See the curving red line below? That represents a market cycle. As you’re climbing toward the peak, it makes sense to keep more of your money deployed; in this example, 80% of your investable capital is in the market (30% flips and 50% loans), and 20% is in cash. 

After the peak, when asset values start falling, you want less of your money in the market. You want to reduce your exposure, especially your long-term exposure. You change your allocation so that it’s less exposed to downside; you increase your cash pile to 30%, and with the 70% you keep invested, you prioritize an “in-and-out” strategy like lending where your money is in the market for no more than 12 months. 

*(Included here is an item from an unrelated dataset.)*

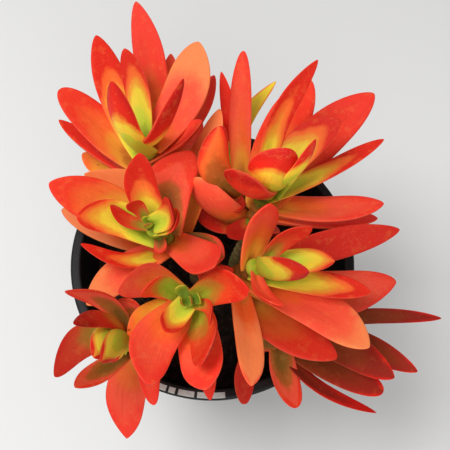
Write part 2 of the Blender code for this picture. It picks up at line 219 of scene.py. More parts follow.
# %% [markdown]
# ## Turning numbers into meshes
# Leaves, stems, pot and soil are closed skins: rows of points that each run once round. They could be
# sculpted by hand, but a skin worked out with numpy on a grid follows its formula exactly, and one
# number reshapes it. One helper joins a grid into faces and closes its ends with a point each.
# Another makes the mesh, with the values that the materials read at its points.

# %% Grid helpers
PLANT = bpy.data.collections.new("plant")
bpy.context.scene.collection.children.link(PLANT)


def unit(v):
    """v divided by its own length, along the last axis."""
    return v / np.maximum(np.linalg.norm(v, axis=-1, keepdims=True), 1e-12)


def heading_vector(heading, rise):
    """East = sin(heading) cos(rise), north = cos(heading) cos(rise), up = sin(rise)."""
    h, r = np.radians(heading), np.radians(rise)
    return np.array([np.sin(h) * np.cos(r), np.cos(h) * np.cos(r), np.sin(r)])


def tube_faces(rows, cols, start=0):
    """Quads between neighbouring rows of a grid closed round its columns, and a fan at each end.

    The grid's points come first, numbered from start, and then its two end points.
    """
    i, j = np.meshgrid(np.arange(rows - 1), np.arange(cols), indexing="ij")
    a, b = i * cols + j, i * cols + (j + 1) % cols
    quads = np.stack([a, b, b + cols, a + cols], axis=-1).reshape(-1, 4) + start
    k = np.arange(cols)
    first, last, top = rows * cols, rows * cols + 1, (rows - 1) * cols
    fans = np.concatenate([
        np.stack([np.full(cols, first), (k + 1) % cols, k], axis=-1),
        np.stack([np.full(cols, last), top + k, top + (k + 1) % cols], axis=-1)]) + start
    return quads.tolist() + fans.tolist()


print("faces of 3 rings of 4 points:", len(tube_faces(3, 4)))

# %% Mesh helper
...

Look, on the post-peak downslope, it simply does NOT make sense to buy real estate (to own it). 

So what do you do when buying-to-own doesn’t make sense, but you still want to generate a positive after-inflation yield? 

You control property rather than own it in order to protect against the downside of market depreciation, and you seek double-digit, recurring cash flow until an even greater investor opportunity presents itself. That’s always been my strategy.

You start — or you increase — short-term investing, i.e. like private lending. I promise your net worth will thank you.